In October 1975, electrification of the Ou Main Line was completed, and from the start of the revised timetable on 25 November, the KiHa 181 series DMUs were replaced on Tsubasa services by 485 series electric multiple unit (EMU) trains. From the start of the revised timetable in October 1978, three return workings operated daily, with non-reserved cars also included for the first time.

Service patterns were revised following the opening of the Tohoku Shinkansen in November 1982. Service frequency was increased to five trains in each direction daily, but most services were cut back to operate between Fukushima and Akita, with only one down service and two up services remaining between Ueno and Akita.

===Shinkansen service (1992-)===
From 1 July 1992, the Tsubasa name was transferred to new high-speed shinkansen services operating between Ueno and Yamagata. Services used 6-car 400 series trains coupled to a 200 series on Tōhoku Shinkansen tracks between Tokyo and Fukushima. Initially, there were 14 return workings daily.
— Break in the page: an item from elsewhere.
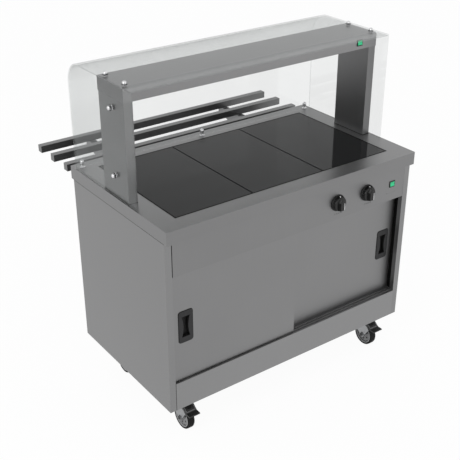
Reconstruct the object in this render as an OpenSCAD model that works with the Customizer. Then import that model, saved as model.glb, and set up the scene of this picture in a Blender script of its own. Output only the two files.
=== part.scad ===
// Hot cupboard servery counter: a stainless cabinet on castors with two sliding doors, a hot top
// of three glass tiles, a heated gantry behind a bent glass screen, and a tubular tray slide.
// Millimetres, +Z up. The staff side, with doors and controls, faces -Y.
// The origin is on the floor, under the middle of the whole counter.

/* [Worktop] */
// Width of the worktop
top_w = 1145; // [900:1:1600]
// Depth of the worktop, without the tray slide
top_d = 672; // [600:1:900]
// Height of the worktop above the floor
top_h = 900; // [800:1:1000]
// Drop of the folded edge
top_lip = 50; // [30:1:70]
// Thickness of the worktop sheet
top_gauge = 1.5; // [1:0.1:2.5]
// Radius of the worktop's corners
top_corner_r = 4; // [3:0.5:12]
// Overhang past each side panel
side_overhang = 2; // [1.7:0.1:15]
// Overhang past the front of the cabinet
front_overhang = 20; // [5:1:40]
// Overhang past the back of the cabinet
rear_overhang = 16; // [5:1:30]

/* [Hot top] */
// Thickness of a glass tile
tile_t = 6; // [4:0.5:8]
// Width of the sealant between and around the tiles
seal_w = 2; // [1:0.5:4]
// Worktop left in front of the tiles
hot_front = 75; // [60:1:78]
// Worktop left behind the tiles
hot_rear = 69; // [62:1:100]
// Worktop left at each side of the tiles
hot_side = 82.5; // [70:0.5:150]
// Width of the ledge under the tiles' edges
ledge_w = 14; // [10:1:20]
// Depth of the insulated tray under the tiles
hot_tray_h = 45; // [30:1:60]
// Width of the tray's ribs under the joints of the tiles
rib_w = 20; // [12:1:30]
// Thickness of a heater mat
mat_t = 3; // [1:0.5:6]
// Clear edge round a heater mat
mat_edge = 24; // [21:1:50]

/* [Cabinet] */
// Thickness of the cabinet's sheets
panel_t = 1.5; // [1:0.1:2]
// Width of the front face of a side panel
return_w = 26; // [20:1:45]
// Depth of the jamb beside the doors
jamb_d = 26; // [20:1:40]
// Width of the rear return of a side panel
rear_return_w = 20; // [10:1:40]
// Height of the front plinth
plinth_h = 117; // [90:1:140]
// Height of the front above the door opening, with the worktop's edge
fascia_h = 188; // [180:1:240]
// Depth of the sill on top of the plinth
sill_d = 8; // [5:1:9]
// Depth of the plinth's bottom return
plinth_return = 25; // [15:1:40]
// Upturn of the base pan's edges
base_upturn = 25; // [10:1:40]
// Gap at each end of the control fascia
fascia_gap = 3; // [1:0.5:5]
// Depth of the return under the control fascia
fascia_return = 6; // [4:0.5:7]
// Air gap between the liner and the back panel
liner_rear_gap = 22; // [15:1:40]
// Height of the shelf above the cupboard floor
shelf_rise = 225; // [150:1:300]
// Width of the pressed shelf ledges
shelf_ledge_w = 14; // [10:1:25]
// Gap in front of the shelf, behind the rear door
shelf_front_gap = 30; // [20:1:80]

/* [Doors] */
// Thickness of a door
door_t = 20; // [16:1:22]
// Thickness of a door's skins
door_skin = 1.2; // [0.8:0.1:2]
// Front door's set-back behind the cabinet front
door_setback = 10; // [9.5:0.5:14]
// Gap between the two doors
door_gap = 6; // [5:0.5:10]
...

From December 1993, all trains were extended to start and terminate at Tokyo Station, and in December 1994, service frequency was increased from 14 to 15 return workings daily.

From 1 December 1995, trains were extended to 7 cars.

From 4 December 1999, Tsubasa services were extended to Shinjō Station, with the fastest service (Tsubasa 113) taking 3 hours 5 minutes. Two new E3-1000 series sets (L51 and L52) were also added to the fleet.

From 21 September 2001, double-decker E4 series replaced the 200 series trains on the Tōhoku Shinkansen.

From 18 March 2007, all cars were made non-smoking.

From 20 December 2008, new E3-2000 series trains entered service, replacing 400 series trainsets. The last 400 series set (L3) in service was withdrawn on 18 April 2010.

From the start of the revised timetable on 17 March 2012, nine out of sixteen daily Tsubasa services are adjusted to operate coupled with Yamabiko services formed of E2 series trains, instead of E4 series sets, allowing the maximum speed to be raised from 240 to 275 km/h on the Tōhoku Shinkansen tracks, and shaving up to 6 minutes off journey times between Tokyo and Shinjō.

Since the start of the revised timetable on 29 September 2012, all sixteen daily Tsubasa services run coupled with E2 series Yamabiko trains, allowing the maximum speed of all services to be raised from 240 to 275 km/h.

From spring 2014, the entire fleet of fifteen E3-1000 and E3-2000 series sets used on Tsubasa services were scheduled to be reliveried in a new colour scheme designed by industrial designer Ken Okuyama. Three sets were scheduled to be repainted by June 2014, with the entire fleet of fifteen sets repainted by mid 2016.

From the start of the revised timetable on 16 March 2024, E8 series sets were introduced on Tsubasa services, progressively replacing the existing E3 series sets and allowing the maximum top speed to be increased from 275 to 300 km/h.